● **Object modeling scripts**
□ □ □ □
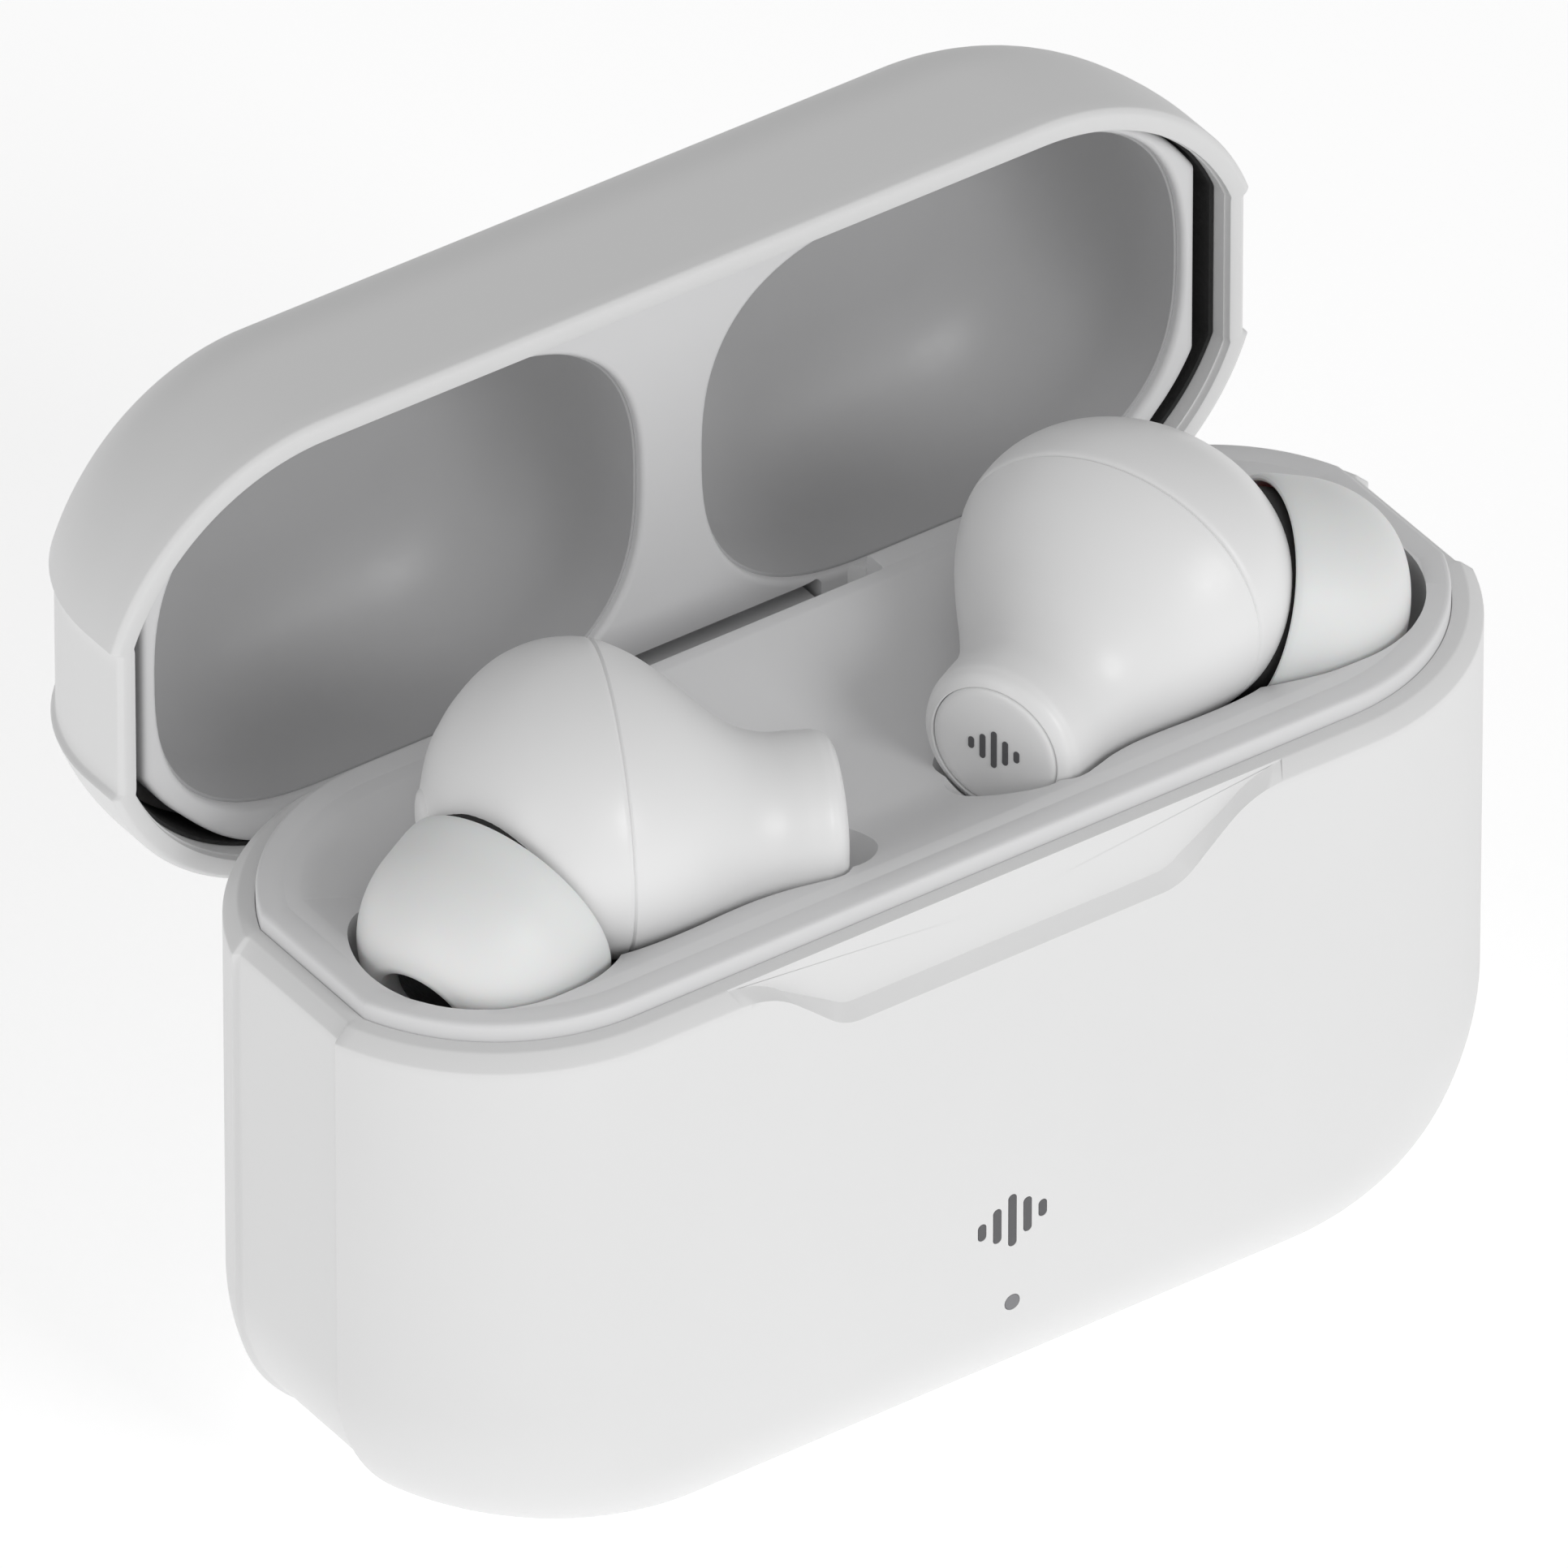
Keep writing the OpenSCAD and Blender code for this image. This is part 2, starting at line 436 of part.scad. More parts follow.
module bud_board() color(green) translate([5.2, 0, 0.4]) rotate([0, 90, 0]) cylinder(h = 0.8, r = 3.0, $fn = 48);
module bud_contacts() color(gold) for (d = [3.2, 5.6]) translate([d, 0, -4.35]) cylinder(h = 0.85, r = 0.8, $fn = 32);
module bud_pull() color(steel) translate([11, 0, -3.2]) cylinder(h = 1, r = 2, $fn = 40);
module inner_housing_left() bud_place() inner_housing();
module outer_housing_left() bud_place() outer_housing();
module touch_plate_left() bud_place() touch_plate();
module touch_mark_left() bud_place() touch_mark();
module ear_tip_left() bud_place() ear_tip();
module tip_mesh_left() bud_place() tip_mesh();
module driver_left() bud_place() driver();
module bud_cell_left() bud_place() bud_cell();
module bud_board_left() bud_place() bud_board();
module bud_contacts_left() bud_place() bud_contacts();
module bud_pull_left() bud_place() bud_pull();
module inner_housing_right() mirror([1, 0, 0]) inner_housing_left();
module outer_housing_right() mirror([1, 0, 0]) outer_housing_left();
module touch_plate_right() mirror([1, 0, 0]) touch_plate_left();
module touch_mark_right() mirror([1, 0, 0]) touch_mark_left();
module ear_tip_right() mirror([1, 0, 0]) ear_tip_left();
module tip_mesh_right() mirror([1, 0, 0]) tip_mesh_left();
module driver_right() mirror([1, 0, 0]) driver_left();
module bud_cell_right() mirror([1, 0, 0]) bud_cell_left();
module bud_board_right() mirror([1, 0, 0]) bud_board_left();
module bud_contacts_right() mirror([1, 0, 0]) bud_contacts_left();
module bud_pull_right() mirror([1, 0, 0]) bud_pull_left();

// The lid is drawn closed and stands open at rest.
module lid_pose() translate([0, hinge_y, hinge_z]) rotate([-90, 0, 0]) translate([0, -hinge_y, -hinge_z]) children();

outer_shell();
front_mark();
light_pipe();
tray();
hinge_bracket();
hinge_pin();
bracket_screws();
usb_port();
usb_tongue();
main_board();
board_screws();
board_chips();
battery();
battery_pad();
charge_board();
charge_screws();
pogo_barrels();
bud_magnets();
lock_magnet();
lid_pose() lid_shell();
lid_pose() lid_liner();
lid_pose() lid_dish_left();
lid_pose() lid_dish_right();
lid_pose() lid_magnet();
lid_pose() hinge_arm();
lid_pose() arm_screws();
pogo_left();
pogo_right();
inner_housing_left();
outer_housing_left();
touch_plate_left();
touch_mark_left();
ear_tip_left();
tip_mesh_left();
driver_left();
bud_cell_left();
bud_board_left();
bud_contacts_left();
bud_pull_left();
inner_housing_right();
outer_housing_right();
touch_plate_right();
touch_mark_right();
ear_tip_right();
tip_mesh_right();
driver_right();
bud_cell_right();
bud_board_right();
bud_contacts_right();
bud_pull_right();
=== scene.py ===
import math

import bmesh
import bpy
import numpy as np
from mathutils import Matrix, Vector


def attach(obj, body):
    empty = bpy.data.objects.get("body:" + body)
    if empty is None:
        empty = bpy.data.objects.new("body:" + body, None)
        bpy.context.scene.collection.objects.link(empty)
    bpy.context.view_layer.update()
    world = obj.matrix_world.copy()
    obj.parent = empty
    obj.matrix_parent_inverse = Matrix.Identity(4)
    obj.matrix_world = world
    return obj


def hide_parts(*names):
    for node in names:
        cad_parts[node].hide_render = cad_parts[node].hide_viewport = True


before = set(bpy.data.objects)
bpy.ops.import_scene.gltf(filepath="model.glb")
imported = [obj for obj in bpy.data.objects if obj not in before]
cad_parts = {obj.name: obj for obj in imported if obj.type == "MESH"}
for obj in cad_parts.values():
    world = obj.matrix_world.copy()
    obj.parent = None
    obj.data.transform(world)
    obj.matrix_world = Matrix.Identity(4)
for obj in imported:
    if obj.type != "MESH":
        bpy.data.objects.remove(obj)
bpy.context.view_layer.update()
bpy.context.scene.view_settings.view_transform = "Standard"


# --- Case shell -------------------------------------------------------------------------------
# The outer tub of the case: one injection moulding in matt white plastic, flat underneath, with a
# shallow channel down each end, a thumb notch in the front rim and a window for the hinge barrel.
CASE_LONG, CASE_DEEP, RIM_Z = 65.0, 25.0, 30.0
HALF_LONG, HALF_DEEP = CASE_LONG / 2, CASE_DEEP / 2
CORNER_R, EDGE_R, WALL = 9.6, 4.8, 1.5
CHANNEL_W, CHANNEL_DEEP, CHANNEL_STEP = 7.7, 1.0, 0.3
HINGE_Y, HINGE_Z, BARREL_R, BARREL_HALF = 9.75, 26.45, 2.6, 8.0
SWEEP_R = 3.86
PORT_Z, PORT_HALF_WIDE, PORT_HALF_HIGH, PORT_ROUND = 6.6, 4.65, 1.8, 1.6
LAMP_Z, LAMP_HOLE_R, MARK_Z, MARK_SPARE = 5.9, 0.43, 10.6, 0.03
SLOT_HALF = BARREL_HALF + 0.3
NOTCH_LOW, NOTCH_FOOT, NOTCH_HEAD, NOTCH_TOP, NOTCH_BEND = 25.72, 9.35, 13.75, 29.55, 2.6


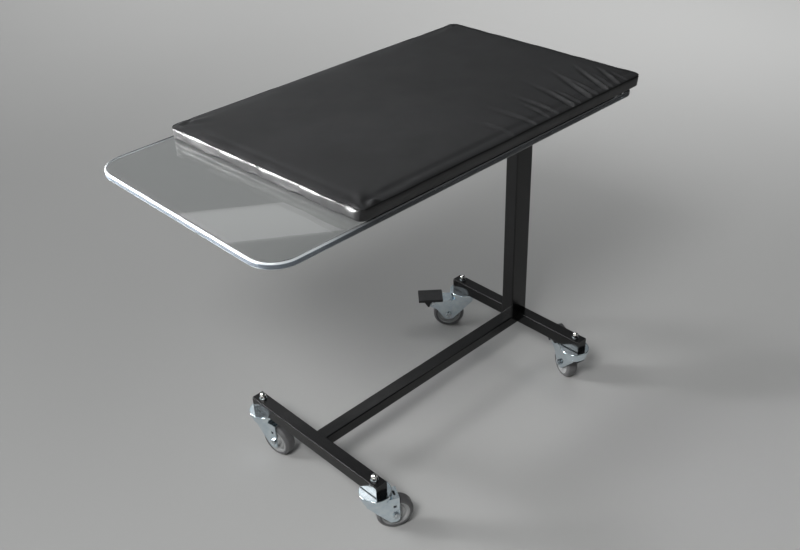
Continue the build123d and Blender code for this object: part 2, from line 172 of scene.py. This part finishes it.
def clear_acrylic():
    """Clear cast sheet with a faint cool tint and wiping marks; its edge faces carry painted shade, with
    painted light and a painted highlight on the rim beyond the pad.
    """
    m = Nodes("clear_acrylic")
    facing = m.add("ShaderNodeNewGeometry")
    flat = m.add("ShaderNodeMath", operation="ABSOLUTE")
    m.link(m.part_of(facing.outputs["Normal"], "Z"), flat.inputs[0])
    level = flat.outputs[0]
    edge = m.remap(level, 0.3, 0.97, 1.0, 0.0)
    rim = m.product(m.remap(level, 0.96, 0.85, 0.0, 1.0), m.remap(level, 0.25, 0.45, 0.0, 1.0))
    # Painted light mask: full at the open front end, fading to a trace over the span above.
    painted_light_mask = m.remap(m.part_of(m.place, "X"), *PAINTED_LIGHT_SPAN, 1.0, 0.12)
    painted_rim_highlight = m.product(rim, painted_light_mask)
    # Edge faces: painted shade, turning to painted light at the open end.
    body = m.blend(edge, CLEAR_TINT, m.blend(painted_light_mask, EDGE_PAINTED_SHADE, EDGE_PAINTED_LIGHT))
    # Painted highlight on the rounded rim at the open end; there the sheet also lets less light through.
    m.to("Base Color", m.blend(painted_rim_highlight, body, RIM_PAINTED_HIGHLIGHT))
    clear = m.remap(edge, 0.0, 1.0, 1.0, 0.75)
    m.to("Transmission Weight", m.total(clear, painted_rim_highlight, -0.5))
    wiped = m.remap(m.noise(30.0, 6.0, 0.7, (1.0, 9.0, 1.0)), 0.45, 0.8, 0.0, 0.05)
    m.to("Roughness", m.total(wiped, edge, 0.22))
    m.set(IOR=ACRYLIC_IOR)
    return m.material


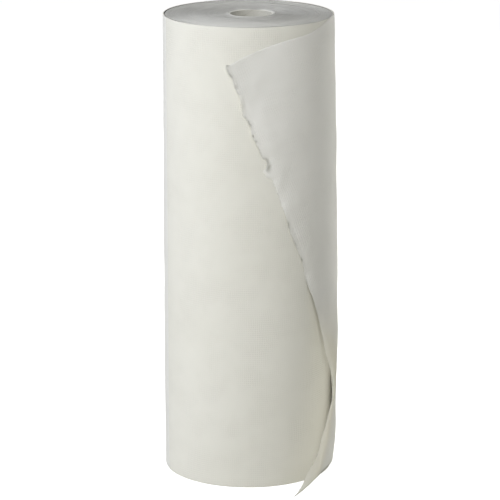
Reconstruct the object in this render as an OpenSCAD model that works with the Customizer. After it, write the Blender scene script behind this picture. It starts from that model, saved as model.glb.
□ □ □ □
● **Written request**
Look above for the line that contains "outer_shell();". Starting there, transcribe every line exactly until you have copied the line that contains "for node in".

● **Task result**
outer_shell();
front_mark();
light_pipe();
tray();
hinge_bracket();
hinge_pin();
bracket_screws();
usb_port();
usb_tongue();
main_board();
board_screws();
board_chips();
battery();
battery_pad();
charge_board();
charge_screws();
pogo_barrels();
bud_magnets();
lock_magnet();
lid_pose() lid_shell();
lid_pose() lid_liner();
lid_pose() lid_dish_left();
lid_pose() lid_dish_right();
lid_pose() lid_magnet();
lid_pose() hinge_arm();
lid_pose() arm_screws();
pogo_left();
pogo_right();
inner_housing_left();
outer_housing_left();
touch_plate_left();
touch_mark_left();
ear_tip_left();
tip_mesh_left();
driver_left();
bud_cell_left();
bud_board_left();
bud_contacts_left();
bud_pull_left();
inner_housing_right();
outer_housing_right();
touch_plate_right();
touch_mark_right();
ear_tip_right();
tip_mesh_right();
driver_right();
bud_cell_right();
bud_board_right();
bud_contacts_right();
bud_pull_right();
=== scene.py ===
import math

import bmesh
import bpy
import numpy as np
from mathutils import Matrix, Vector


def attach(obj, body):
    empty = bpy.data.objects.get("body:" + body)
    if empty is None:
        empty = bpy.data.objects.new("body:" + body, None)
        bpy.context.scene.collection.objects.link(empty)
    bpy.context.view_layer.update()
    world = obj.matrix_world.copy()
    obj.parent = empty
    obj.matrix_parent_inverse = Matrix.Identity(4)
    obj.matrix_world = world
    return obj


def hide_parts(*names):
    for node in names:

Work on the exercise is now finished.